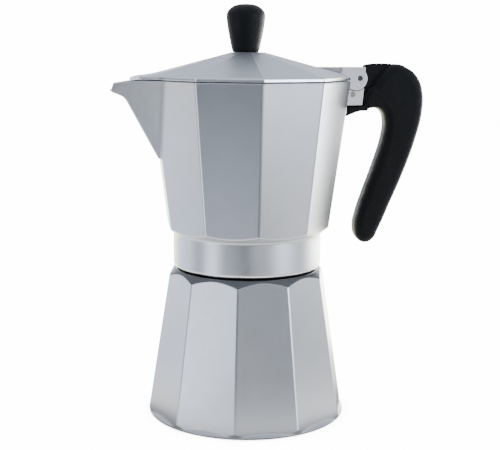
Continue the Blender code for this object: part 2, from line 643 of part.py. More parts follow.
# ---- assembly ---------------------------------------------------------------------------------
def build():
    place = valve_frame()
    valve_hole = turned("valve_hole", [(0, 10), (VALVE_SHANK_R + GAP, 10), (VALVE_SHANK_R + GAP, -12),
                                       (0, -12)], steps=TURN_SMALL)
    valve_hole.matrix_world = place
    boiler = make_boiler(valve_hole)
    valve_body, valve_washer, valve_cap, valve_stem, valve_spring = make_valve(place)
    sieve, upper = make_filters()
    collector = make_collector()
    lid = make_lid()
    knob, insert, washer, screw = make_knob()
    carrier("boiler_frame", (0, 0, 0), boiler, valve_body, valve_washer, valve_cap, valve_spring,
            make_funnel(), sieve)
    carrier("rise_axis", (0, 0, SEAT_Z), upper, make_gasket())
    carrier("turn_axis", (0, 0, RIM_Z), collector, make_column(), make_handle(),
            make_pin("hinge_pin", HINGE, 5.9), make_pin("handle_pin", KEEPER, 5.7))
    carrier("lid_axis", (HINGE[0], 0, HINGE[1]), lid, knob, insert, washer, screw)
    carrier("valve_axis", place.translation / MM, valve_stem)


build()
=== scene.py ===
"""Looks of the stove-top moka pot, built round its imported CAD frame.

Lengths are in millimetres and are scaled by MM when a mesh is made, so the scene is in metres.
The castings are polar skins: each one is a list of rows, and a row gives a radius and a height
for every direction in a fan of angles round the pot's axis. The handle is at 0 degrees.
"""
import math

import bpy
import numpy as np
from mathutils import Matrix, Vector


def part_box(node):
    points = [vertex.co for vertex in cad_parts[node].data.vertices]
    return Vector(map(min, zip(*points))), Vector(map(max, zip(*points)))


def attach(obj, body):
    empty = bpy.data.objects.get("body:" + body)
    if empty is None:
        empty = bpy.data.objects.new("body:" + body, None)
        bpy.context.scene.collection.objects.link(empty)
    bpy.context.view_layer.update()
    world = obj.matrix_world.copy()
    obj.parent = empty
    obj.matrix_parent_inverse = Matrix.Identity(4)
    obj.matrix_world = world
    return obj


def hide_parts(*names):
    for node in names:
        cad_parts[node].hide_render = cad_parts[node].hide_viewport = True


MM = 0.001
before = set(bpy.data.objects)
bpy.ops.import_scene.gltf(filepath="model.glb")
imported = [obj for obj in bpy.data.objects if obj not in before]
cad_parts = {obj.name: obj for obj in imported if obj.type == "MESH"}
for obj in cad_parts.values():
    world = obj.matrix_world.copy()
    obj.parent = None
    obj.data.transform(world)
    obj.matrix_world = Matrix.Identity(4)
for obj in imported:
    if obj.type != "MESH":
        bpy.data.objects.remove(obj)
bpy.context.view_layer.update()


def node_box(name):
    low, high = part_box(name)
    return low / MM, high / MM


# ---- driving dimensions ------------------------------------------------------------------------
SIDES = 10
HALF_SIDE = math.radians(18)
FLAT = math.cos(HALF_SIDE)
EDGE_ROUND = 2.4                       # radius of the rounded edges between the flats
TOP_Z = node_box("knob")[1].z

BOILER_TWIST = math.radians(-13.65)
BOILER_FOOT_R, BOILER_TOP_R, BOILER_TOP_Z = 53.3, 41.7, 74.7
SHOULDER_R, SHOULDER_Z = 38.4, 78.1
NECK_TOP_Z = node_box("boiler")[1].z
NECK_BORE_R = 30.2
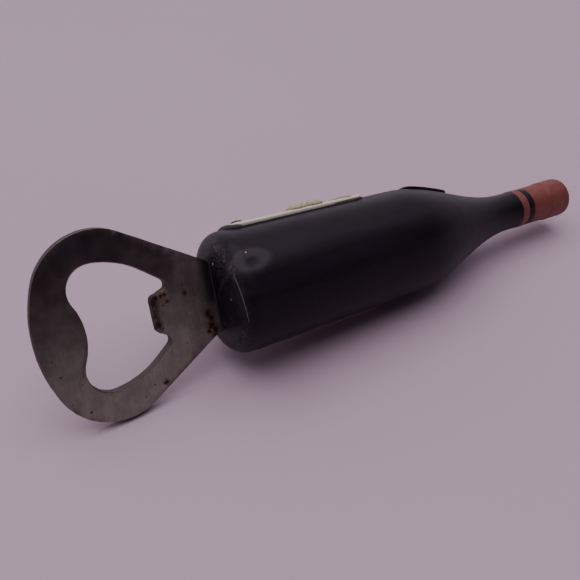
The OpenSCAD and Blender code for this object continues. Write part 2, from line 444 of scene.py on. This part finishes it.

*****

### [What this task involves]
Extract the lines from the line with "valve_hole.matrix_world = place" to the line with "if empty is", inclusive, reproducing them exactly and leaving out every other line.

### [Written solution]
    valve_hole.matrix_world = place
    boiler = make_boiler(valve_hole)
    valve_body, valve_washer, valve_cap, valve_stem, valve_spring = make_valve(place)
    sieve, upper = make_filters()
    collector = make_collector()
    lid = make_lid()
    knob, insert, washer, screw = make_knob()
    carrier("boiler_frame", (0, 0, 0), boiler, valve_body, valve_washer, valve_cap, valve_spring,
            make_funnel(), sieve)
    carrier("rise_axis", (0, 0, SEAT_Z), upper, make_gasket())
    carrier("turn_axis", (0, 0, RIM_Z), collector, make_column(), make_handle(),
            make_pin("hinge_pin", HINGE, 5.9), make_pin("handle_pin", KEEPER, 5.7))
    carrier("lid_axis", (HINGE[0], 0, HINGE[1]), lid, knob, insert, washer, screw)
    carrier("valve_axis", place.translation / MM, valve_stem)


build()
=== scene.py ===
"""Looks of the stove-top moka pot, built round its imported CAD frame.

Lengths are in millimetres and are scaled by MM when a mesh is made, so the scene is in metres.
The castings are polar skins: each one is a list of rows, and a row gives a radius and a height
for every direction in a fan of angles round the pot's axis. The handle is at 0 degrees.
"""
import math

import bpy
import numpy as np
from mathutils import Matrix, Vector


def part_box(node):
    points = [vertex.co for vertex in cad_parts[node].data.vertices]
    return Vector(map(min, zip(*points))), Vector(map(max, zip(*points)))


def attach(obj, body):
    empty = bpy.data.objects.get("body:" + body)
    if empty is None:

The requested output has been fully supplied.